Au quartier général à Milan, le 8 nivose an 5 (28 décembre 1796).
Au directoire exécutif.
Je vous enverrai la lettre écrite par le général Alvinzi et la réponse du général Berthier: en conséquence le baron Vincent et le général Clarke se réunissent à Vicence, le 13 de ce mois. Mon opinion est que, quelque chose que l'on puisse stipuler pour le statu quo de Mantoue, l'exécution en sera toujours impossible. Si l'empereur consent à conclure l'armistice sans le pape, l'avantage de pouvoir retirer trente millions, cet hiver, d'Italie, et de pouvoir en donner quinze aux armées de Sambre-et-Meuse et du Rhin, est une considération telle, qu'elle nous permet d'ouvrir la campagne prochaine avec avantage.
Mais si l'empereur veut y comprendre le pape, l'armistice nous fera perdre Mantoue, l'argent de Rome, et donnera le le temps au pape d'organiser une force militaire avec des officiers autrichiens: cela mettrait toutes les chances contre nous pour la campagne prochaine.
BONAPARTE.
Au quartier-général à Milan, le 8 nivose an 5 (28 décembre 1796).
Au directoire exécutif.
Les Vénitiens ayant accablé de soins l'armée du général Alvinzi, j'ai cru devoir prendre une nouvelle précaution, en m'emparant du château de Bergame, qui domine la ville de ce nom et empêcherait les partisans ennemis de venir gêner notre communication entre l'Adda et l'Adige.
De toutes les provinces de l'État de Venise, celle de Bergame est la plus mal intentionnée à notre égard.
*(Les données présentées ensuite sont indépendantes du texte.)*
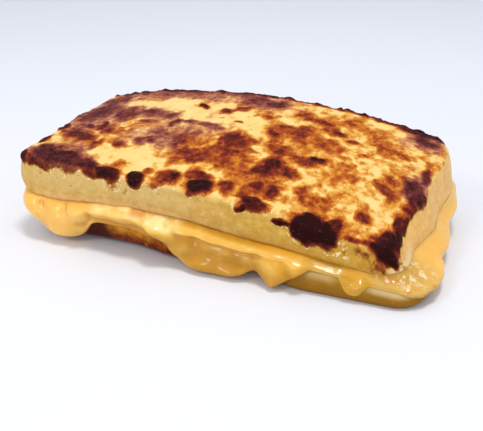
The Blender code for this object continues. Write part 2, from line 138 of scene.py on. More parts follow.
# Browned patches of the top, laid out flat: x, y, half length, half width, turn in degrees, darkness
PATCHES = (
    # left end and back left, purple brown
    (-63, 10, 10, 14, 0, 0.8), (-50, 7, 8.5, 7.5, -20, 0.76), (-64, 25, 8, 8, 0, 0.74),
    (-59, 24, 3, 3.5, 0, 0.82), (-44, 28, 10, 7, -20, 0.56), (-31, 30, 10, 6, -30, 0.62),
    (-12, 32.5, 12, 3.4, 0, 0.6), (-18, 26, 4.5, 3, 70, 0.52), (-53, 31, 7, 4, -30, 0.62),
    (-20, 17, 3, 1.6, -40, 1.02), (-39, 8, 9.5, 4.6, -8, 0.74), (-38, 0.5, 2.6, 2.4, 0, 0.72),
    (-30.5, 7, 3, 3, 0, 0.64),
    # middle left strips
    (-26, 2.5, 3.4, 2.4, 20, 0.78), (-20, 4, 4.4, 2.2, 10, 0.72), (-14, 3, 4.4, 2.4, -10, 0.7),
    (-8.3, 1.2, 2.4, 2.4, 0, 0.74), (-15, -2.6, 3.4, 1.7, 0, 0.66), (-26, -1.5, 1.5, 1.3, 0, 0.8),
    (-29, -11.5, 3.8, 2.9, 10, 0.76), (-33, -13, 2.4, 2.2, 0, 0.62), (-17, -10, 11, 9, -15, 0.52),
    (-10, -17, 8.5, 4.8, 20, 0.7), (-18, -19.5, 5, 2, 0, 0.52), (-5, -13.5, 6, 4, 30, 0.62),
    (-40, -17.5, 4.2, 2.8, 0, 0.78), (-48, -20, 2.2, 7, -8, 0.7), (-58, -14, 12.5, 4.6, -28, 0.82),
    (-51, -8, 8, 3.6, -30, 0.7), (-58, -6.8, 3.4, 1.7, -48, 0.88), (-52.5, -3.2, 1.5, 2.8, 25, 0.85),
    (-47, 1, 3, 4, 0, 0.66), (-69.5, -7, 1.6, 5, 0, 0.95), (-69.3, -21, 1.5, 5, 0, 0.98),
    # front left corner band
    (-57, -31.5, 14, 6, -6, 0.9), (-63, -27, 6, 5, -30, 0.8), (-52, -26, 3, 3, 0, 0.66),
    (-45, -32.4, 7, 3.8, -12, 0.88), (-64, -35, 5, 3.2, -20, 0.82), (-70, -34, 3.4, 3.4, 0, 0.9),
    (-35.5, -33.4, 6.2, 3.5, -5, 0.99), (-33, -30.5, 2.2, 3, 0, 0.5), (-32.5, -27.5, 2.2, 1.3, 0, 0.48),
    # over the hidden left edge
    (-73, 6, 3, 5.5, 8, 0.84), (-73.5, 21, 2.6, 4, -10, 0.8), (-72.5, -27, 2.4, 3.6, 0, 0.8),
    (-75, 14, 1.6, 1.4, 0, 0.74),
    # front edge, left of the middle
    (-24, -34.2, 3.7, 3.5, 0, 1.05), (-22, -30, 2, 2.2, 0, 0.7), (-12.5, -30, 5, 3.8, 15, 0.8),
    (-11, -29.5, 2, 2.8, 0, 0.95), (-16, -34, 4.4, 3, 0, 0.58), (-7, -27, 2.8, 4, 0, 0.74),
    (-1.5, -31.9, 5.2, 4.6, 0, 1.12), (-2.5, -27.6, 5, 2.8, 0, 0.8), (2, -17, 11, 7, 0, 0.4),
    (3, -18, 4, 2.5, 0, 0.55), (7, -29, 3.6, 3.4, 0, 0.78), (8, -10, 3, 2, 0, 0.56),
    # middle
    (1, -5, 7.2, 5.8, 0, 0.82), (-1, 27, 8, 7, 0, 0.74), (7, 26, 5, 4, 0, 0.84),
    (-10.5, 15.2, 3.4, 2.2, 20, 0.8), (-4, 18.4, 5, 1.9, 25, 0.7), (6, 16, 2.8, 3.4, 0, 0.5),
    (-2.2, 7.6, 2, 1.3, 0, 0.62), (-9.6, 9.4, 1, 0.9, 0, 0.52), (11.6, 4.2, 3.4, 2.6, -20, 0.8),
    (17, 8, 10, 5, -8, 0.72), (24, 13, 3.6, 2.4, 20, 0.62), (31, 5.4, 8, 4, -10, 0.54),
    (28, 19, 4, 3.6, -40, 0.72), (32, 15, 4, 2.8, -30, 0.7), (36.6, 13.6, 2.6, 1.5, 0, 0.74),
    (41, 11, 3, 1.4, 0, 0.6), (20, 21.5, 5, 3.4, 30, 0.52), (38, 25, 3, 4, -20, 0.42), (50, 22, 5, 4, 0, 0.4),
    (54, 15, 7, 5, 0, 0.32), (59, 11.4, 4, 1.9, 0, 0.66), (46, 4, 1.2, 4.5, -35, 0.5),
    (16, -5, 4, 3.6, -20, 0.7), (15, -1, 2.6, 2, 0, 0.56), (18.6, -13.5, 4.4, 5.6, 0, 0.9),
    (17, -17, 6, 3.6, 0, 0.84), (25, -16, 4, 3.8, 0, 0.72), (24, -7, 5, 2.2, 0, 0.7),
    (32, -5.5, 3.4, 2.4, 10, 0.88), (28, -8.6, 4, 1.9, 0, 0.7), (43, -11, 4, 2, 20, 0.5),
    (42, -3, 3, 1.5, 20, 0.54), (16, -25.4, 4, 2.8, 15, 0.8), (22, -26, 2.8, 4, 0, 0.84),
    (17, -26, 9, 6, 0, 0.5), (52, -24.8, 2.5, 2.2, 0, 0.74), (36, -24.5, 6, 3.6, 0, 0.53),
    (33, -23, 2.6, 1.6, 30, 0.58), (39, -26, 2.2, 2, 0, 0.58),
    # front edge, right of the middle, and the right edge
    (18, -33.4, 6.6, 3.7, -8, 0.95), (14.6, -36, 2, 1.2, 0, 0.92), (38.5, -34.9, 9.2, 5.9, -6, 1.08),
    (28.4, -37, 3.8, 1.2, 8, 1), (36, -31, 4, 2.2, 0, 0.86), (45.5, -31.4, 2.2, 2.6, 0, 0.84),
    (52, -34.2, 4.2, 1.2, 8, 0.8), (60.5, -35, 6.4, 3.4, -6, 1.04), (34.5, -37.6, 4.8, 3.6, -4, 1.06),
    (42.4, -36.2, 4.8, 3.7, -6, 1.04), (50, -37.5, 6, 3, 0, 0.22), (-34, -37.2, 6, 2.4, 0, 0.22),
    (57, -40, 6.5, 3.4, -10, 0.36), (61, -30, 3.6, 6.2, 0, 0.94), (63.5, -22, 2.4, 6, 0, 0.86),
    (64.4, -27, 2.5, 5.6, 0, 0.96), (65.6, -19.5, 1.8, 3.4, 0, 0.82), (58, -30, 4.2, 2.6, 0, 0.74),
    (62.5, -35.6, 4.6, 2.2, -16, 0.98), (57.5, -37.4, 4.5, 1.6, -25, 0.5), (66, -4, 4.8, 6.2, 0, 0.82),
    (67, -9, 3, 4, 0, 0.9), (68.6, 5, 1.8, 7.2, 0, 0.8), (57, -10, 5.4, 2.6, -25, 0.64),
    (59, -5, 4, 2.4, 0, 0.58), (65, -14.2, 3, 2.4, 0, 0.8), (65, 25.5, 7, 4.6, -12, 0.86),
    (61, 31, 9, 2.4, -6, 0.96), (66, 33, 8, 3, -8, 1), (48, 32.5, 5, 1.6, 0, 0.8),
    (23, 33.5, 9, 1.4, 0, 0.72),
)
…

Il y avait dans la ville de ce nom un comité chargé de répandre les nouvelles les plus ridicules sur le compte de l'armée; c'est sur le territoire de cette province que l'on a le plus assassiné de nos soldats, et c'est de là que l'on favorisait la désertion des prisonniers autrichiens. Quoique la prise de la citadelle de Bergame ne soit pas une opération militaire, il n'en a pas moins fallu de la dextérité et de la fermeté: le général Baraguay d'Hilliers, que j'en avais chargé, s'est dans cette occasion parfaitement conduit; je vais lui donner le commandement d'une brigade, et j'espère qu'aux premières affaires il méritera sur le champ de bataille le grade de général de division.